The day she realised that storytelling was her calling, Samvedna was overwhelmed.

"Although I'm still a poet and a writer at heart, I think that I was always on this path. My journey as a storyteller is ever-expanding."

Samvedna often performs folktales that talk of environmental issues. As a supporter of Greenpeace and other environmental activists, she says that delivering messages through her stories are an important aspect of her job, but also something that she takes very seriously.

"You have to be very conscious. I can't tell a story to a group of business men one week, then tell the same story to a group of school children the next. Even if they want the same folktale I have to deliver it a different way. There's a lot of sexism and violence in the old stories and you have to be responsible with that. It's the same for stories about the environment."

Like Usha, Samvedna is also mindful of the way storytelling could be utilised in counselling. She says that her involvement with underprivileged children and schools has given her a different perspective, and allowed her to develop her own writing.

The following poem, read by Samvedna, tells the story of two teenage boys. One, living a life in the slums and fighting for his life on a daily basis; the other, an upper-class university student who has decided to take his own life. Samvedna's poem tells the story of these two young men and gives a comparison of their attitudes towards hardship. It is presented here in it's original Hindi, and is a poem very close to Samvedna's heart.

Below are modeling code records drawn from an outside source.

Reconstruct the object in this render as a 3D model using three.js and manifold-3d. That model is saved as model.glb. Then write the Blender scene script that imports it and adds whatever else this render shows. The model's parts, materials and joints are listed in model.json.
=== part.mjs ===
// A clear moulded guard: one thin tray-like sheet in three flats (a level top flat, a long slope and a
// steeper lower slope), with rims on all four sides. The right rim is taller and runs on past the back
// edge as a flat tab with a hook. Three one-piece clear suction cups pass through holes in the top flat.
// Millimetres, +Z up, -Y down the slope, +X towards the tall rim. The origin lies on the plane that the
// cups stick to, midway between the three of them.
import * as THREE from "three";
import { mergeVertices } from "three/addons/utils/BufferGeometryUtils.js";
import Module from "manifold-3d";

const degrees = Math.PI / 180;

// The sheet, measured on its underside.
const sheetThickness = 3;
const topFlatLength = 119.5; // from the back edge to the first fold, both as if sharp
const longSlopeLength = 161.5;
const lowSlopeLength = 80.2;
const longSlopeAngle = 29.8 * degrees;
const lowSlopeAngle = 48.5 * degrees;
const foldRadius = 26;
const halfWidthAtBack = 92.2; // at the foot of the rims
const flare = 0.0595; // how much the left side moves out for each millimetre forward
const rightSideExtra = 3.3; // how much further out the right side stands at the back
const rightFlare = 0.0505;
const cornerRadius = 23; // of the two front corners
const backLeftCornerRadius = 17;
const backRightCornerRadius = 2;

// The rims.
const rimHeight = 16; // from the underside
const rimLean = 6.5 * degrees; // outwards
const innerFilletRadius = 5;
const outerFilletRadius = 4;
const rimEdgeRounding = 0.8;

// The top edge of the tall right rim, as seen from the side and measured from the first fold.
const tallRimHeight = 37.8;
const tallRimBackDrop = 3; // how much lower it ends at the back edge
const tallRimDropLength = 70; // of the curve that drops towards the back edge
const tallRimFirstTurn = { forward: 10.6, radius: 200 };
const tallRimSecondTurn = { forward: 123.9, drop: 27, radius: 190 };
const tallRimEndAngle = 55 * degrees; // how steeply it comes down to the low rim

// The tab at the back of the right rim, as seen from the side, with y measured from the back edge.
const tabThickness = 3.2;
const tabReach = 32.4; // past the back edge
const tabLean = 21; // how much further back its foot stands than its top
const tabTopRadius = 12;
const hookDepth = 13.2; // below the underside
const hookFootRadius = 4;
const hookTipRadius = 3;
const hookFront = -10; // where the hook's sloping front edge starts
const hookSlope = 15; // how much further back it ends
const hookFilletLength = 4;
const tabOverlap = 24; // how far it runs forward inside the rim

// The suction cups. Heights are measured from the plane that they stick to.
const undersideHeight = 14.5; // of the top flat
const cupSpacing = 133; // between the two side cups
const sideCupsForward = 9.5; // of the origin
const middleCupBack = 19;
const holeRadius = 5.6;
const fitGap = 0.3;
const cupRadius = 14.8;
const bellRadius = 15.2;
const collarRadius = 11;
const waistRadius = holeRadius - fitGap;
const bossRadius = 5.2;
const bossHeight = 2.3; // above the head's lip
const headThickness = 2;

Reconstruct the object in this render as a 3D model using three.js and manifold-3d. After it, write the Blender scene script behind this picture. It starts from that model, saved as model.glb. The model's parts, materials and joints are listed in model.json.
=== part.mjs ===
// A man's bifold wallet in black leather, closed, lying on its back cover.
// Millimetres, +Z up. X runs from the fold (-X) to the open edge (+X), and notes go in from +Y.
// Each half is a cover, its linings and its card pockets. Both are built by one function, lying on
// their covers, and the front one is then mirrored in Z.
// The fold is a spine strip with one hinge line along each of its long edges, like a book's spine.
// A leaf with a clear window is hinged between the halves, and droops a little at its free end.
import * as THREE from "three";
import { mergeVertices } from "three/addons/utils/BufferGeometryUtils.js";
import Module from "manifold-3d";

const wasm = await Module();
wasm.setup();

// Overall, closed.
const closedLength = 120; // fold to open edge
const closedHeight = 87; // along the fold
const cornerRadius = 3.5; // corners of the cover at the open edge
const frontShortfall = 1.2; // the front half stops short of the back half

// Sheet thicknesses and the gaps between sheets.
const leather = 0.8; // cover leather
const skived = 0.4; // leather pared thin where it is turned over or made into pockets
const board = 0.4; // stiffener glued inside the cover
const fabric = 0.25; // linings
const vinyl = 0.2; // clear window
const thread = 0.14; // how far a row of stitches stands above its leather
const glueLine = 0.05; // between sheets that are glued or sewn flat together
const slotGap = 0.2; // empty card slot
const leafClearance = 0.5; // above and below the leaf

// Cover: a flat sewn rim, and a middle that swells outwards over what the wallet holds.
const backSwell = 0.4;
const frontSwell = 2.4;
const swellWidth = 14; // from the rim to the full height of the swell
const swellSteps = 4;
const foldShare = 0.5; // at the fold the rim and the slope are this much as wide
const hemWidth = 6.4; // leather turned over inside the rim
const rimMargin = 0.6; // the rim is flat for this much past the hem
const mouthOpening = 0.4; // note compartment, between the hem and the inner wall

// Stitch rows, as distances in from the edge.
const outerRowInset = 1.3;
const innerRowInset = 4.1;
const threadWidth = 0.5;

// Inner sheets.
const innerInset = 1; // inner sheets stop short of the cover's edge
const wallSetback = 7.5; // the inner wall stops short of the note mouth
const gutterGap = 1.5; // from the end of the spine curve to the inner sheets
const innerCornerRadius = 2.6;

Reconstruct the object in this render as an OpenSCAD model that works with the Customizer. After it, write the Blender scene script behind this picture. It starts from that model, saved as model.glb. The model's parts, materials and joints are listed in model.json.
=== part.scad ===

The power of storytelling in India is both a rising force and an untapped well of expression. The women and men around the country who have dedicated their lives to creative expression and connecting with others through story lead a fulfilling life. Both Usha and Samvedna work with NGO's and educational institutions, working towards improving student communication. Usha is working towards developing a storytelling program for mental health in Indian universities. Samvedna will be travelling to China to present a paper on the pedagogy of storytelling.